In the 21st century, we have watched the terminology of a female breast transform from anatomical dialect to the symbol of a modern day movement. Free the Nipple – a campaign that fights against the criminalization of female nudity in the United States – encourages women to wholly embrace their anatomy without the fear of legal repercussions. While the concept behind Free the Nipple remains valid in its reasoning of liberation, as the campaign grows stronger, so does the increasingly misconstrued interpretation of feminism and the gap of intersectionality. What once acted as a platform for debate on the sexualization of the female figure has grown into a tirade of whitewashing that subsequently silences the voices of the feminist movement.

When Lina Esco’s 2014 film Free the Nipple was released publicly, it seemed as though feminism had successfully found its way into the mainstream media. To the blind viewer, here was a movie that tapped into the vein of pop culture, with the movement portrayed as pure activism, a necessary social change.  

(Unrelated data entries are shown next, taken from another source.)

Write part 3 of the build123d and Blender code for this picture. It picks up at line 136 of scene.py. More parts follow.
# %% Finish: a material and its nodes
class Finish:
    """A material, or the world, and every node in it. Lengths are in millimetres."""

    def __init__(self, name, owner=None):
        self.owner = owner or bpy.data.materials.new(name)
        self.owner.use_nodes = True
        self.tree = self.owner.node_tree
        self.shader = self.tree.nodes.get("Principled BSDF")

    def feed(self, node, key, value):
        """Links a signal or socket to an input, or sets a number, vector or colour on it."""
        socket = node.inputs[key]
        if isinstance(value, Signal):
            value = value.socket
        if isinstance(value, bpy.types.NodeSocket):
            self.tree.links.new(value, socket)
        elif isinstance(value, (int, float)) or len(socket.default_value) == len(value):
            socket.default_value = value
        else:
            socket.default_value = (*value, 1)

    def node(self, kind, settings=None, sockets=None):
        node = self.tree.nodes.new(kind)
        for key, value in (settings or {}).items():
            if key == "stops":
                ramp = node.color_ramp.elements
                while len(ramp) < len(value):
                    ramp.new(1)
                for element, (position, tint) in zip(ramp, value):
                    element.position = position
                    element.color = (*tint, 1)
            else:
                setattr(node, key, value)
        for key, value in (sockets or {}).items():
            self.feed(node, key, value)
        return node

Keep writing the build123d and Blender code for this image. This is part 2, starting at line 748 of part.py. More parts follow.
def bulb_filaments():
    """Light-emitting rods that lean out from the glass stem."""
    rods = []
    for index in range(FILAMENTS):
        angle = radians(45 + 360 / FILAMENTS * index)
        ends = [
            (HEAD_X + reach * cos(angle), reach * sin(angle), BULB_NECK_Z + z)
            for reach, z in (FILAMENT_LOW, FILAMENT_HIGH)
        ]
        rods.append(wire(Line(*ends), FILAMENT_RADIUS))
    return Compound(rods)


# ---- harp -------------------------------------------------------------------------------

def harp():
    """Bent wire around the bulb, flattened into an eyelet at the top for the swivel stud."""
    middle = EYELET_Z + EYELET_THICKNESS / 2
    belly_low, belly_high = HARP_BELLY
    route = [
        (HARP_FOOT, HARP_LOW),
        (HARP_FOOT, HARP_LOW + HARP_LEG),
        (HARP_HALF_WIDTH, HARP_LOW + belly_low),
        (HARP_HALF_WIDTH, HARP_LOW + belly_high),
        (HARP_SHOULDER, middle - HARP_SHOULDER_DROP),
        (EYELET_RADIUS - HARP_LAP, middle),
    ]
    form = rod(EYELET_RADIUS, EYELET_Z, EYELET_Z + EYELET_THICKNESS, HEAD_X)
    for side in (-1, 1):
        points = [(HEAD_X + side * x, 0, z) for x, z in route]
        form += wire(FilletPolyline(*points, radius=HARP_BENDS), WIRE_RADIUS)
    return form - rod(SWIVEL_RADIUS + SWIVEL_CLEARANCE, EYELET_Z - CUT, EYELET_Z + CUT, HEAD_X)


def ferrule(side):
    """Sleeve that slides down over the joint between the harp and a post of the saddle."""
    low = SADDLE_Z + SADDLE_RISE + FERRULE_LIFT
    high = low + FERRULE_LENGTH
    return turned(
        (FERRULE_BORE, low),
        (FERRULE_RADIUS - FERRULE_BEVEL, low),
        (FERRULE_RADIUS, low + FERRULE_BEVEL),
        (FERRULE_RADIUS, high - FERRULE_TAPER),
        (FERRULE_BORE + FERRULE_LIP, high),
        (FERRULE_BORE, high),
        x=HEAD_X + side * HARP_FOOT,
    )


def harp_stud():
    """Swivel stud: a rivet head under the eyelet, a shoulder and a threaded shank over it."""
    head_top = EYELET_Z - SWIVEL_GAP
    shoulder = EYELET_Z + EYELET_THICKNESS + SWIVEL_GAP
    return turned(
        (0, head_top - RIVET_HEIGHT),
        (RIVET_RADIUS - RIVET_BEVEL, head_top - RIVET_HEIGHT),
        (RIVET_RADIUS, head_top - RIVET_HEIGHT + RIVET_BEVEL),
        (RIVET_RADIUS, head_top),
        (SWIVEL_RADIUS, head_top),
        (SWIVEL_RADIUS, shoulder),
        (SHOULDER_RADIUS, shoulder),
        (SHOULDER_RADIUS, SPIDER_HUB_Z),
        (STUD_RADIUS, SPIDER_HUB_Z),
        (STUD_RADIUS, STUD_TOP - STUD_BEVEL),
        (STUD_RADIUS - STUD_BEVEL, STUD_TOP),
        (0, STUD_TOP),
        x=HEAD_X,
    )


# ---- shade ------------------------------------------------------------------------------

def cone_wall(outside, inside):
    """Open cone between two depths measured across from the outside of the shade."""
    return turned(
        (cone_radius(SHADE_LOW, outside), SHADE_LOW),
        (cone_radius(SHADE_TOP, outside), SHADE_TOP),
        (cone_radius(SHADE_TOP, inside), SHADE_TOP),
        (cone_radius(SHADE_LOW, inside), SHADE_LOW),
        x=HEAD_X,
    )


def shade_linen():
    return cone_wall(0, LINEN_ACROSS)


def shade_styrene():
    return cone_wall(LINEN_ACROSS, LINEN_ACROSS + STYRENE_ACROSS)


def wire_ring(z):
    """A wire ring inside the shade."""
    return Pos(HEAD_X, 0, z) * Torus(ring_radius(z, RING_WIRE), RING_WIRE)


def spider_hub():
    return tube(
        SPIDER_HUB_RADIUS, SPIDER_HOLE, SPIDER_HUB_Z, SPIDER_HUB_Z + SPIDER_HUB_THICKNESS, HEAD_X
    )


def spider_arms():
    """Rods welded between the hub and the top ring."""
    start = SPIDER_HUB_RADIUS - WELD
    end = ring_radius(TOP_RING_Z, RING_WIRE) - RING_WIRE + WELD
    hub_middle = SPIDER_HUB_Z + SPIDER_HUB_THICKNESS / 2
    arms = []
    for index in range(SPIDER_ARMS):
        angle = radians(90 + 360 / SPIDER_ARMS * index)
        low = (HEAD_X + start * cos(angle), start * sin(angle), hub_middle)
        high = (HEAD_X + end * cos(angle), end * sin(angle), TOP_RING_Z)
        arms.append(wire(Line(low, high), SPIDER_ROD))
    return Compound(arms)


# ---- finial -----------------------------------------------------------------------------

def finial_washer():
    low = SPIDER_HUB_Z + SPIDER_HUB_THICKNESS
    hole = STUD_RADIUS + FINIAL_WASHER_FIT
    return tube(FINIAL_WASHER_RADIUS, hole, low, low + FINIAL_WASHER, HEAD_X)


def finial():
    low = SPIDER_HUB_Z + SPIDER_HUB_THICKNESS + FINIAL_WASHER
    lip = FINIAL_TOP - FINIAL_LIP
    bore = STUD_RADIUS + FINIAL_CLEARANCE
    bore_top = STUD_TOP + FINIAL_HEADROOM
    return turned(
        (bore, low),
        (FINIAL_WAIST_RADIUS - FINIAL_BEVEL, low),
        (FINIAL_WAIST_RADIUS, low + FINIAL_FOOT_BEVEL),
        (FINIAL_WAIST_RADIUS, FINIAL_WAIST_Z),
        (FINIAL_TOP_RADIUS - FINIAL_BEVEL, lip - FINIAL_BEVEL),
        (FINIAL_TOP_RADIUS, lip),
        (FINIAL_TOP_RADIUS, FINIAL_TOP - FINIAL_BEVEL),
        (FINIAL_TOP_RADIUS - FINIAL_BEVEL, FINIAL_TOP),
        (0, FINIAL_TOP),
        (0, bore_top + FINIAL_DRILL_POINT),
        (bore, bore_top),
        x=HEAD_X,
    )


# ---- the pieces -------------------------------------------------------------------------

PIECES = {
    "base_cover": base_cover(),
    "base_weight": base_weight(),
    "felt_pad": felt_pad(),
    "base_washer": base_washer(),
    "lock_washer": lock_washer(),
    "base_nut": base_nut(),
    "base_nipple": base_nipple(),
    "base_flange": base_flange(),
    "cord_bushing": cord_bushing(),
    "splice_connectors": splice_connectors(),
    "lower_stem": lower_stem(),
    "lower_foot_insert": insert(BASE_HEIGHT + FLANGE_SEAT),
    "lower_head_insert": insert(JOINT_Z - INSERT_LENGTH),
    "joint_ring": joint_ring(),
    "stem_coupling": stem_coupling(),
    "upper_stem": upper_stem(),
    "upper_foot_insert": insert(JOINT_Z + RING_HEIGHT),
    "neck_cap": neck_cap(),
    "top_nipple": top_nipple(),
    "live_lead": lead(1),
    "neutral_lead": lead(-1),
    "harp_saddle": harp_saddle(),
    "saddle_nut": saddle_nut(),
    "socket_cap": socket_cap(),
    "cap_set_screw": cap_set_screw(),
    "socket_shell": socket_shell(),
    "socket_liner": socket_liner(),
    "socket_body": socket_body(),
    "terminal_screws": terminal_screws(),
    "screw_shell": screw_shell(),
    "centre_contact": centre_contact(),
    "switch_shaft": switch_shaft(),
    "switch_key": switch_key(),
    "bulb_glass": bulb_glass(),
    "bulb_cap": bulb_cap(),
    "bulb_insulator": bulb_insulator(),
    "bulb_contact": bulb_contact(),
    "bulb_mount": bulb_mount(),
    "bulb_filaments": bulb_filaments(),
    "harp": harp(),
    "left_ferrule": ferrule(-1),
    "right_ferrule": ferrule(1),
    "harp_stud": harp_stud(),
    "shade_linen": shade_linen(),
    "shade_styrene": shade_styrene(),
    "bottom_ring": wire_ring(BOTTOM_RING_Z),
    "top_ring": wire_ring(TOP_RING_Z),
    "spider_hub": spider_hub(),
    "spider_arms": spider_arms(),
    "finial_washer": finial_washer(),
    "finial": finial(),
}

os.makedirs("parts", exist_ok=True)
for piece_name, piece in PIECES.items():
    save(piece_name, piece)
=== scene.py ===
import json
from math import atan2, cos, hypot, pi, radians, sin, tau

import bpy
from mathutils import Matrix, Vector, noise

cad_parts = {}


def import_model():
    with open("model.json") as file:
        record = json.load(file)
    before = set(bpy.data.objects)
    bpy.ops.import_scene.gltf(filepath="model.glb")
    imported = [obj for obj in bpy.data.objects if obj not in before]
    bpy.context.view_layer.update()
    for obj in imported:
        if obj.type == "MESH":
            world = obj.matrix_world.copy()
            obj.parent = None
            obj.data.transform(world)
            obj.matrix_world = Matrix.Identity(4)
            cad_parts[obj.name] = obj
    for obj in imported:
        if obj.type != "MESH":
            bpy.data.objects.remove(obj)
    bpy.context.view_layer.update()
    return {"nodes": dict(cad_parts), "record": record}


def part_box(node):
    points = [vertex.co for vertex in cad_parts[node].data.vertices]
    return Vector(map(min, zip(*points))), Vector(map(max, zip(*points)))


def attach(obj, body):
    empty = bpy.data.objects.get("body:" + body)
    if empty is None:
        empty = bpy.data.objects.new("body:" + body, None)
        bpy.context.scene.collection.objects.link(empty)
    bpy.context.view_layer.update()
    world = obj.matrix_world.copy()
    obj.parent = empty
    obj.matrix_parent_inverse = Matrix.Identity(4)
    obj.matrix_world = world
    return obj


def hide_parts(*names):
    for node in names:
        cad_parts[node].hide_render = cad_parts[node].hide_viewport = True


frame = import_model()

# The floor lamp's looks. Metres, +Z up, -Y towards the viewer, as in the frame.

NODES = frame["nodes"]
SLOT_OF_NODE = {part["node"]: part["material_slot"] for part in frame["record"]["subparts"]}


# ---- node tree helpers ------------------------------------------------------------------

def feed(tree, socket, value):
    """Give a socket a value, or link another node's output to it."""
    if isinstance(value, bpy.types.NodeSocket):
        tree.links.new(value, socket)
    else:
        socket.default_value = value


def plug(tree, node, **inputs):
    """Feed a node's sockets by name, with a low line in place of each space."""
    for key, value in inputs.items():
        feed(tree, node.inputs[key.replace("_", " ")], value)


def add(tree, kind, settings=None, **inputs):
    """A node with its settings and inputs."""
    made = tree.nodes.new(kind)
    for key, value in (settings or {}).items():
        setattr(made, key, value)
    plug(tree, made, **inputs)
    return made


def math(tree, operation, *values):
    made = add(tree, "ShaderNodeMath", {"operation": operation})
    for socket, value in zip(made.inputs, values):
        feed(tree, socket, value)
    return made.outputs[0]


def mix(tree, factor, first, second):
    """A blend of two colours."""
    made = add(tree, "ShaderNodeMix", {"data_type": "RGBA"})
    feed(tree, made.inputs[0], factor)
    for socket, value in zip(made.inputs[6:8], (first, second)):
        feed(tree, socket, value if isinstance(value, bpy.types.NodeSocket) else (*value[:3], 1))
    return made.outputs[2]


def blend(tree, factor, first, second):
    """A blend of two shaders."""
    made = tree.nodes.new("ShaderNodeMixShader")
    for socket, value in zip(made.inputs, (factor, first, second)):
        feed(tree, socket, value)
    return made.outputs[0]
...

Yet upon viewing the one minute and 38 second trailer, the apparent presence of marginalization becomes evident. Within the film, it appears as though a majority of the women featured are able-bodied, living in a cosmopolitan lifestyle and white. The exclusive nature of Free the Nipple does not stop outside the realm of the film; the entire campaign built itself upon images of attractive, thin, cis and predominantly white women who present themselves as figureheads for acceptance. Scrolling through the Free the Nipple website immediately leads the viewer to an advertisement for the campaign’s signature shirt, sporting perky, almost-pornographically-perfect breasts that are meant to act as a universal representation of every female supporter. Further delving into the site, it becomes increasingly clear that inclusivity wrapped itself in a campaign filled with Lena Dunham and Miley Cyrus promotions, however presenting itself to the nation as “newfound activism.”

The fight for free exposure of the female body came as a seemingly radicalized part of westernized culture, particularly within the United States. A topless woman in present-day America has become an idolized and sought after symbol of independence. This same visual of female exposure throughout the global south has historically been deemed as primitive, sometimes even viewed as uncivilized savagery. Ironically enough, America originally built itself upon Puritan ideologies dating back to the 18th century – ideologies that composed an entirely white denomination. Fast forward to the 21st century and suddenly we have a new, predominantly white sector of society living within these same ideals yet attempting to repeal what they originally implemented.

While liberation is an urgent concept in the feminist movement, the importance lies in differentiating between schematized campaigning and exclusive routes of change. Free the Nipple works towards enabling the acceptance of a woman’s physiological presence, yet the spectrum of representation becomes smaller and smaller with each advertisement and promotional spokesperson. Eventually, we are left to wonder whether Free the Nipple can even be deemed as activism, when in reality, it achieves nothing more than to erase the presence and voices of those who may not fit their slender, perky and pink-masked molds.